El aforismo inscrito en el pórtico del templo de Apolo en Delfos, “Conócete a ti mismo”, sigue siendo un llamado fundamental para salir de estos estados que trabajan en favor de la crueldad. Conocernos es saber que ante el mal no podemos ni permanecer indiferentes ni aceptar nuestra impotencia, porque nos hacemos cómplices de él, sino unirnos a quienes resisten desde la dignidad de lo humano. Si ante los grandes crímenes que concitan las movilizaciones y que en su calidad de emblemas representan el dolor de un país no nos movilizáramos sólo varios miles, sino uno, dos, tres millones, sería posible, si no detener a los imbéciles, al menos disminuir sus acciones y obligar a las partes sanas del Estado a salir de su cómplice letargo.

Contra la indiferencia y la impotencia que concluyen en la impunidad, el resentimiento y la rabia de los justicieros, la indignación de los que se unen y toman el camino de las víctimas; frente a la irracionalidad del mal, la irracionalidad del amor del que da cuenta el hermoso poema de César Vallejo Masa. No hay otro camino. Los demás llevan al imperio de la violencia, de la fragmentación y del despotismo de la impunidad que nos asedia diariamente.
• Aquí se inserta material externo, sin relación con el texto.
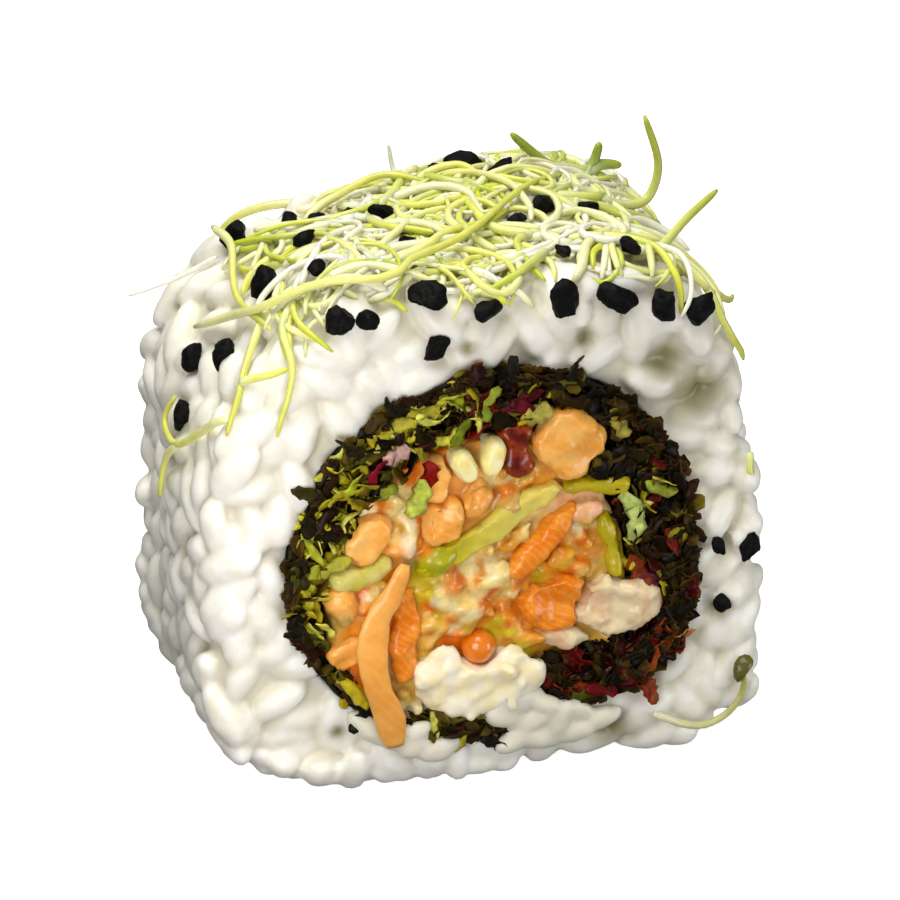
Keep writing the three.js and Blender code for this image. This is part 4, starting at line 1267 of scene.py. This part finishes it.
# Each kind of stem in its own place: its curves, how they run, points, radius, share of green and tint
STEM_KINDS = [
    (DRAPED, on_skin, 30, 0.35, 0.3, "#dfe064"),
    ([FALLEN], on_skin, 26, 0.32, 0.6, "#c4c07c"),
    (STANDING, smooth_path, 24, 0.4, 0.6, "#cdd45c"),
    (PALE_ROOTS, smooth_path, 24, 0.22, 0.0, "#f3f1e0"),
    (LEAFLETS, smooth_path, 24, 0.5, 0.3, LEAFY),
]


def add_stem(heap, line, radius, green, tint):
    """A stem that thins towards its tip. It is palest at the root end and greenest at the tip."""
    count, sides = len(line), 7
    share = np.linspace(0, 1, count)[:, None]
    base = np.array(linear(tint))
    tints = base + (np.array(linear(ROOT_END)) - base) * (1 - share) ** 2 * 0.5
    tints = tints + (np.array(linear(LEAFY)) - tints) * share**2 * green
    size = rounded(count, radius, 0.45) * (1.15 - 0.45 * share[:, 0])
    points, faces = tube(line, size, size * 0.85, (0.3, 0.5, 0.8), sides)
    heap.add(points, faces, np.repeat(tints, sides, axis=0))


def stray_knots(draw, turning):
    """A wandering stem on the skin, as u, v and height. It stops where the tangle ends."""
    u, v = draw(-14.5, 16), draw(-12, 11.5)
    heading = 0.45 + draw(-1.2, 1.2) + (math.pi if draw() < 0.3 else 0)
    bend = draw(-turning, turning)
    base = draw(0.1, 1.2)
    lift = draw(0.1, 0.8)
    pace = draw(0.9, 1.6)
    count = 9
    knots = []
    for k in range(count):
        knots.append((u, v, base + lift * math.sin(math.pi * k / (count - 1))))
        u += pace * math.cos(heading)
        v += pace * math.sin(heading)
        heading += bend + draw(-0.3, 0.3)
        if v > STRAY_BACK + min(u, 0) * 0.4 or v < 0.6 - FACE_START or u > 20 or u < -17.5:
            break
    return knots


def sprouts():
    """Leek sprouts: a loose tangle of thin stems in which no stem runs through a husk."""
    draw = Dice(3119)
    heap = Heap()
    for curves, run, count, radius, green, tint in STEM_KINDS:
        for knots in curves:
            add_stem(heap, run(knots, count), radius, green, tint)
    shape, shape_faces = ball(2)
    tip, normal, round_way = skin(*FALLEN[-1])
    heap.add(placed(chip(draw, shape), tip, round_way, normal, BUD_HALF), shape_faces, linear(BUD_TINT))
    husks = husk_places()
    for n in range(STRAY_STEMS):
        knots = stray_knots(draw, 0.45 if n % 3 else 0.9)
        if len(knots) < 4:
            continue
        line = on_skin(knots, 2 * len(knots) + 4)
        if min(np.linalg.norm(line - at, axis=1).min() / size for at, _, _, size in husks) > 1.15:
            radius, green = draw(0.17, 0.42), draw(0, 0.35)
            add_stem(heap, line, radius, green, draw.pick(STEM_TINTS))
    return heap.piece("leek_sprout_tangle", PALETTE["stem"], "sprouts", ["leek_sprouts", "fallen_sprout"])


def seeds():
    """Three-cornered husks with a few flat sides and a wrinkled coat."""
    draw = Dice(441)
    heap = Heap()
    shape, faces = ball(3)
    for at, normal, round_way, size in husk_places():
        cornered = chip(draw, shape, 6, 0.5, 0.8)
        points = relief(cornered, shape, [(0.2, 0.7, draw(0, 50)), (0.1, 0.3, draw(0, 50))])
        spin = draw(0, math.pi)
        axis = math.cos(spin) * round_way + math.sin(spin) * np.cross(normal, round_way)
        axis += normal * draw(-0.4, 0.4)
        heap.add(placed(points, at, axis, normal, HUSK_HALF * size), faces, BLACK)
    return heap.piece("leek_seed_husks", PALETTE["husk"], "sprouts", ["leek_sprouts", "rice"])


# The camera, the floor and the light

VIEW_AZIMUTH = math.radians(-17)
VIEW_ELEVATION = math.radians(25)
VIEW_DISTANCE = 420
VIEW_AIM = (0.17, 0.0, 22.35)
FRAME_PIXELS = 900
PIXELS_PER_MM = 12.8
SENSOR = 36


def camera():
    """At the photograph's viewing angle, with the lens that gives the roll its size in the frame."""
    out = math.cos(VIEW_ELEVATION)
    back = Vector((math.sin(VIEW_AZIMUTH) * out, -math.cos(VIEW_AZIMUTH) * out, math.sin(VIEW_ELEVATION)))
    data = bpy.data.cameras.new("camera")
    data.sensor_width = SENSOR
    data.lens = PIXELS_PER_MM * VIEW_DISTANCE / FRAME_PIXELS * SENSOR
    made = bpy.data.objects.new("camera", data)
    made.location = (Vector(VIEW_AIM) + back * VIEW_DISTANCE) * MM
    made.rotation_mode = "QUATERNION"
    made.rotation_quaternion = (-back).to_track_quat("-Z", "Y")
    bpy.context.scene.collection.objects.link(made)
    bpy.context.scene.camera = made


# Square lights: name, place, what it is turned to, size in millimetres, watts and colour
LIGHTS = [
    ("key", (-32, -56, 26), (-14, -12, 20), 30, 0.0198, "#faf6fa"),
    ("side", (58, -50, 12), (18, -12, 10), 30, 0.014, "#fafaff"),
    ("front", (-30, -90, 200), (-4, 0, 30), 100, 0.16, "#fffcf8"),
    ("top", (-50, 20, 240), (-8, 0, 40), 140, 0.38, "#fffdf6"),
]
SKY_STRENGTH = 0.22
FLOOR_REACH = 3000 * MM
FLOOR_DROP = 0.2 * MM
FLOOR_GLOW = 0.75


def light(name, at, aim, size, watts, colour):
    """A soft square light at a place, turned to its aim."""
    data = bpy.data.lights.new(name, "AREA")
    data.size = size * MM
    data.energy = watts
    data.color = linear(colour)[:3]
    made = bpy.data.objects.new(name, data)
    made.location = Vector(at) * MM
    made.rotation_mode = "QUATERNION"
    made.rotation_quaternion = (Vector(aim) - Vector(at)).to_track_quat("-Z", "Y")
    made.visible_camera = False
    bpy.context.scene.collection.objects.link(made)


def floor():
    """A plain white floor that glows a little, so that it stays white. It throws no light on the roll."""
    mesh = bpy.data.meshes.new("floor")
    corners = [(-1, -1), (1, -1), (1, 1), (-1, 1)]
    points = [(x * FLOOR_REACH, y * FLOOR_REACH, -FLOOR_DROP) for x, y in corners]
    mesh.from_pydata(points, [], [[0, 1, 2, 3]])
    material, tree = blank("floor_card")
    looks = {"Base Color": linear("#f7f6f3"), "Roughness": 0.8}
    glow = {"Emission Color": linear("#ffffff"), "Emission Strength": FLOOR_GLOW}
    shader = put(tree, "BsdfPrincipled", {**looks, **glow})
    put(tree, "OutputMaterial", {"Surface": shader.outputs["BSDF"]})
    mesh.materials.append(material)
    made = bpy.data.objects.new("floor", mesh)
    bpy.context.scene.collection.objects.link(made)
    made.visible_diffuse = False
    made.visible_glossy = False


def sky():
    """A weak even light from all round, and colours as they are."""
    world = bpy.data.worlds.new("sky")
    world.use_nodes = True
    background = world.node_tree.nodes["Background"]
    background.inputs["Color"].default_value = (1, 1, 1, 1)
    background.inputs["Strength"].default_value = SKY_STRENGTH
    bpy.context.scene.world = world
    bpy.context.scene.view_settings.view_transform = "Standard"


rice()
loose_rice()
seaweed()
for number, (node, finish, slot, uneven) in enumerate(CHUNKS):
    chunk(node, finish, slot, uneven, 3.7 * number)
roe()
chopped_mix()
soft_cheese()
chopped_leaves()
carrot_ribbon()
red_leaf()
sprouts()
seeds()
camera()
floor()
for row in LIGHTS:
    light(*row)
sky()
Además opino que hay que respetar los Acuerdos de San Andrés; detener la guerra; liberar a José Manuel Mireles, a sus autodefensas, a Nestora Salgado, a Mario Luna y a todos los presos políticos; hacer justicia a las víctimas de la violencia; juzgar a gobernadores y funcionarios criminales; boicotear las elecciones, y devolverle su programa a Carmen Aristegui.